Induction of global DNA hypomethylation by parthenolide in vitro and in vivo and its anti-tumor growth activity. A, global DNA methylation was found to be decreased in K562 and MV4-11 cells, each treated with 5, 10 or 30 μM parthenolide for 24 h. B, the in vivo hypomethylation effect of parthenolide in tumors from MV4-11 xenograft mice following treatment with a single intravenous bolus dose (10 mg/kg) of parthenolide formulated in polyethylene glycol 400, ethanol, and PBS. The global DNA methylation level of the treated tumor tissue is approximately 70% of the control group (p = 0.05), as well as the anti-tumor growth activity of parthenolide on MV4-11-engrafted tumor in nu/nu mice at day 7, after five times daily dosing at 4 mg/kg i.p. (C). The tumor size is approximately 63% of that in control group (p = 0.006). D, the in vivo down-regulation of protein levels of DNMT1 in MV4-11-engrafted tumor tissues collected from nude mice in the anti-tumor growth activity study.
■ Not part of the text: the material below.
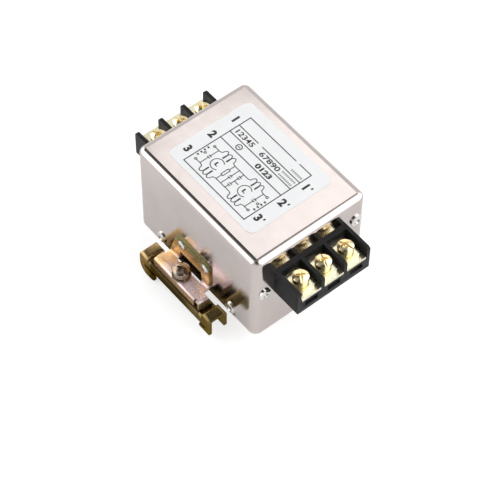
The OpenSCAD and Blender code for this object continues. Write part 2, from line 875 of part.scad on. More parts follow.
// Half of a choke's winding: a sleeve on the core and one loop of wire for each turn
module winding(side, half) {
    arc = (turns - 1) * turn_angle;
    middle_r = (core_r + core_bore_r) / 2;
    slack = 0.15;
    inner_l = core_r - core_bore_r + 2 * slack;
    inner_h = core_h + 2 * slack;
    wire_in = sleeve_t / 2;
    wire_out = wire_in + 2 * wire_r;
    color("#b87333") at_case() translate([side * choke_x, choke_y, choke_z + core_h / 2])
        rotate([0, 0, half * 90]) {
            rotate([0, 0, -arc / 2]) rotate_extrude(angle = arc) translate([middle_r, 0]) difference() {
                square([inner_l + 2 * sleeve_t, inner_h + 2 * sleeve_t], center = true);
                square([inner_l, inner_h], center = true);
            }
            for (turn = [0:turns - 1]) rotate([0, 0, -arc / 2 + turn * turn_angle])
                translate([middle_r, 0, 0]) along_y(-loop_half_t, loop_half_t) difference() {
                    rounded_rect(inner_l + 2 * wire_out, inner_h + 2 * wire_out, wire_out);
                    square([inner_l + 2 * wire_in, inner_h + 2 * wire_in], center = true);
                }
            // Legs that stand the choke on the board
            for (end = [-1, 1]) rotate([0, 0, end * arc / 2])
                translate([core_r + slack + wire_in + wire_r, 0, board_top - choke_z - core_h / 2])
                    cylinder(h = core_h / 2, r = loop_half_t);
        }
}

// Film capacitor across the line: a boxed block that stands on four small feet
module x_capacitor(side) {
    corner = 1;
    foot_h = 0.5;
    foot = [2, 1.5];
    color("#c9b037") at_case() translate([side * choke_x, x_cap_y, board_top]) {
        translate([0, 0, foot_h]) linear_extrude(x_cap[2]) rounded_rect(x_cap[0], x_cap[1], corner);
        for (x = [-1, 1], y = [-1, 1])
            translate([x * (x_cap[0] / 2 - foot[0]), y * (x_cap[1] / 2 - foot[1]), foot_h / 2])
                cube([foot[0], foot[1], foot_h], center = true);
    }
}

module y_cap_pins(x) {
    for (side = [-1, 1]) translate([x + side * y_cap_pin_x, y_cap_y, 0]) children();
}

// Disc capacitor to earth, standing on its two wires
module y_capacitor(index) {
    x = y_cap_x[index];
    centre_z = board_top + y_cap_r + 2;
    color("#3f6fae") at_case() {
        translate([x, y_cap_y + y_cap_t / 2, centre_z]) rotate([90, 0, 0]) rotate_extrude() {
            square([y_cap_r - y_cap_t / 2, y_cap_t]);
            intersection() {
                translate([y_cap_r - y_cap_t / 2, y_cap_t / 2]) circle(y_cap_t / 2);
                square([y_cap_r, y_cap_t]);
            }
        }
        y_cap_pins(x) translate([0, 0, board_z - 1]) cylinder(h = centre_z - board_z, r = pin_r);
    }
}

module resistor_pins() {
    for (side = [-1, 1]) translate([side * resistor_pin_x, resistor_y, 0]) children();
}

// Resistor that empties the capacitors, lying just above the board
module bleed_resistor() {
    centre_z = board_top + resistor_r + 0.4;
    color("#b58a5a") at_case() {
        translate([-resistor_l / 2, resistor_y, centre_z]) rotate([0, 90, 0])
            cylinder(h = resistor_l, r = resistor_r);
        translate([-resistor_pin_x, resistor_y, centre_z]) rotate([0, 90, 0])
            cylinder(h = 2 * resistor_pin_x, r = pin_r);
        resistor_pins() translate([0, 0, board_z - 1]) cylinder(h = centre_z - board_z + 1 + pin_r, r = pin_r);
    }
}

// Wires from the board up to the tails of the two outer poles
module leads() {
    for (pole = [-1, 1]) translate([lead_hole_x, pole * pole_pitch, board_top])
        cylinder(h = strip_top + 1 - board_top, r = lead_r);
}

// Wire that joins both centre poles over the chokes and drops to the board
module earth_lead() {
    wire_z = strip_top + lead_r + gap;
    end_x = half_l + lead_hole_x;
    color("#8fae3c") at_case() {
        translate([-end_x, 0, wire_z]) rotate([0, 90, 0]) cylinder(h = 2 * end_x, r = lead_r);
        for (x = [-end_x, end_x]) translate([x, 0, bay_floor_z - over]) {
            cylinder(h = wire_z - bay_floor_z + over, r = lead_r);
            translate([0, 0, wire_z - bay_floor_z + over]) sphere(lead_r);
        }
        translate([earth_drop_x, 0, board_top]) cylinder(h = wire_z - board_top, r = lead_r);
    }
}

case_can();
base_plate();
base_screws();
rating_label();
insulating_sheet();

at_line_end() block_housing();  // line_block_housing
at_load_end() block_housing();  // load_block_housing
at_line_end() block_screws();  // line_block_screws
at_load_end() block_screws();  // load_block_screws
at_line_end() strip(-1);  // line_strip_1
at_line_end() strip(0);  // line_strip_2
at_line_end() strip(1);  // line_strip_3
at_load_end() strip(-1);  // load_strip_1
at_load_end() strip(0);  // load_strip_2
at_load_end() strip(1);  // load_strip_3
at_line_end() clamp_plates();  // line_clamp_plates
at_load_end() clamp_plates();  // load_clamp_plates
at_line_end() terminal_washers();  // line_spring_washers
at_load_end() terminal_washers();  // load_spring_washers
at_line_end() terminal_screws();  // line_terminal_screws
at_load_end() terminal_screws();  // load_terminal_screws

at_front_clip() bracket();  // front_bracket
at_back_clip() bracket();  // back_bracket
at_front_clip() rivets();  // front_rivets
at_back_clip() rivets();  // back_rivets
at_front_clip() hook();  // front_hook
at_back_clip() hook();  // back_hook
at_front_clip() jaw();  // front_jaw
at_back_clip() jaw();  // back_jaw
at_front_clip() clamp_screw();  // front_clamp_screw
at_back_clip() clamp_screw();  // back_clamp_screw
at_front_clip() clamp_spring_washer();  // front_spring_washer
at_back_clip() clamp_spring_washer();  // back_spring_washer
at_front_clip() clamp_flat_washer();  // front_flat_washer
at_back_clip() clamp_flat_washer();  // back_flat_washer
at_front_clip() clamp_nut_plate();  // front_nut_plate
at_back_clip() clamp_nut_plate();  // back_nut_plate

circuit_board();
board_pillars();
board_screws();
choke_core(-1);  // input_choke_core
choke_core(1);  // output_choke_core
winding(-1, 1);  // input_winding_a
winding(-1, -1);  // input_winding_b
winding(1, 1);  // output_winding_a
winding(1, -1);  // output_winding_b
x_capacitor(-1);  // x_capacitor_1
x_capacitor(1);  // x_capacitor_2
y_capacitor(0);  // y_capacitor_1
y_capacitor(1);  // y_capacitor_2
y_capacitor(2);  // y_capacitor_3
y_capacitor(3);  // y_capacitor_4
bleed_resistor();
color("#7a3b2a") at_line_end() leads();  // line_leads
color("#7a3b2a") at_load_end() leads();  // load_leads
earth_lead();
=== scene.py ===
# Looks of the EMI line filter: finishes, softened edges, the label's print, screw threads, light and camera.
import json
import math

import bmesh
import bpy
from mathutils import Matrix, Vector


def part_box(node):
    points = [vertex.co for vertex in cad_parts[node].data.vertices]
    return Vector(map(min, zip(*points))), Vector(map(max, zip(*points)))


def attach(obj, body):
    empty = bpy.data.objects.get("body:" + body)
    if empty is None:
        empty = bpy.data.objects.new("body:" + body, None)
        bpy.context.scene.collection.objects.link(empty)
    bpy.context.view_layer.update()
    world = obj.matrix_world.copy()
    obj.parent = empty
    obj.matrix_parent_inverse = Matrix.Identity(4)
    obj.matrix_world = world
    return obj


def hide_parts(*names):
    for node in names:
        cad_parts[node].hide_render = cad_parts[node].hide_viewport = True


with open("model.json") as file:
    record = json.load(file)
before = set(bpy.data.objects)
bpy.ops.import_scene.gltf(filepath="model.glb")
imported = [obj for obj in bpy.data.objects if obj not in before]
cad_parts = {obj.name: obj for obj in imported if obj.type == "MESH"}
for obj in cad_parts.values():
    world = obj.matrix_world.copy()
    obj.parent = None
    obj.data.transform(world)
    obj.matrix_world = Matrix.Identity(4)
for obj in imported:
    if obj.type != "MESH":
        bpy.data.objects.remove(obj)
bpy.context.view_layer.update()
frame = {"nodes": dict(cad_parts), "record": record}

MM = 0.001
BODY = "filter"
NODES = frame["nodes"]
RECORD = frame["record"]
SLOT_OF = {row["node"]: row["material_slot"] for row in RECORD["subparts"]}
BODY_OF = {node: body for body, members in RECORD["behaviour"]["bodies"].items() for node in members}


# Camera, with its place in metres and its directions as unit vectors

CAMERA_PLACE = (0.344307, -0.288173, 0.632679)
CAMERA_RIGHT = (0.63266, 0.77438, 0.00884)
CAMERA_UP = (-0.63308, 0.51058, 0.58182)
CAMERA_BACK = (0.44604, -0.37369, 0.81327)
LENS_MM = 139.348
SENSOR_MM = 36
NEAREST = 0.01
FARTHEST = 20


def make_camera():
    data = bpy.data.cameras.new("camera")
    data.lens = LENS_MM
    data.sensor_width = SENSOR_MM
    data.clip_start = NEAREST
    data.clip_end = FARTHEST
    camera = bpy.data.objects.new("camera", data)
    turn = Matrix((CAMERA_RIGHT, CAMERA_UP, CAMERA_BACK)).transposed()
    camera.matrix_world = Matrix.Translation(CAMERA_PLACE) @ turn.to_4x4()
    bpy.context.scene.collection.objects.link(camera)
    bpy.context.scene.camera = camera


# Node building

# Noise lies mostly between these two
NOISE_LOW = 0.3
NOISE_HIGH = 0.7


class Nodes:
    """A node tree that starts empty, with short calls for the nodes used here."""

    # Where the Mix node keeps its two colours and its mixed colour
    MIX_FIRST, MIX_SECOND, MIX_RESULT = 6, 7, 2

    def __init__(self, tree, output_kind):
        self.tree = tree
        self.tree.nodes.clear()
        self.output = self.add(output_kind)

    def add(self, kind, **values):
        node = self.tree.nodes.new(kind)
        for key, value in values.items():
            setattr(node, key, value)
        return node

    def link(self, source, socket):
        self.tree.links.new(source, socket)

    def show(self, shader):
        self.link(shader, self.output.inputs["Surface"])

    def spread(self, factor, first, last, start=NOISE_LOW, stop=NOISE_HIGH, interpolation="LINEAR"):
        """A value that runs from first to last as the factor runs from start to stop."""
        node = self.add("ShaderNodeMapRange", interpolation_type=interpolation)
        node.inputs["From Min"].default_value = start
        node.inputs["From Max"].default_value = stop
        node.inputs["To Min"].default_value = first
        node.inputs["To Max"].default_value = last
        self.link(factor, node.inputs["Value"])
        return node.outputs[0]

    def combine(self, operation, first, second):
        node = self.add("ShaderNodeMath", operation=operation)
        self.link(first, node.inputs[0])
        self.link(second, node.inputs[1])
        return node.outputs[0]

    def mix_colours(self, factor, first, second):
        node = self.add("ShaderNodeMix", data_type="RGBA")
        self.link(factor, node.inputs[0])
        self.link(first, node.inputs[self.MIX_FIRST])
        self.link(second, node.inputs[self.MIX_SECOND])
        return node.outputs[self.MIX_RESULT]

    def mix_shaders(self, factor, first, second):
        node = self.add("ShaderNodeMixShader")
        self.link(factor, node.inputs[0])
        self.link(first, node.inputs[1])
        self.link(second, node.inputs[2])
        return node.outputs[0]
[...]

DNMT1 protein levels were detected by Western blot.
Fig. 8.
Fig. 8.
Parthenolide induces promoter hypomethylation methylation-silenced genes and their re-expression. A, perturbation of HIN-1 promoter methylation in MCF-7 cells exposed to indicated concentrations of parthenolide. DNA (1 μg) from parthenolide-treated or untreated MCF-7 cells were treated with bisulfite followed by PCR amplification, M.SssI methylation, and digestion to nucleosides. 5mdC and 2dC in the hydrolysates were measured using the LC-MS/MS method, and the ratio of 5mdC to 2dC is used as a DNA methylation indicator. B, hypomethylation activities of parthenolide (10 and 30 μM) and decitabine (0.75 μM) on HIN-1 promoter detected by bisulfite-sequencing. A 15% decrease of the promoter methylation in parthenolide-treated group was found. The solid circles represent methylated CpG loci, and the open circles represent nonmethylated CpG loci. C, parthenolide increased expression of HIN-1 gene in MCF-7 cells treated with parthenolide for the indicated time points and dosages. HIN-1 gene expression was measured by real-time RT-PCR. Conc, untreated; DAC, decitabine (0.75 μM); Par, parthenolide.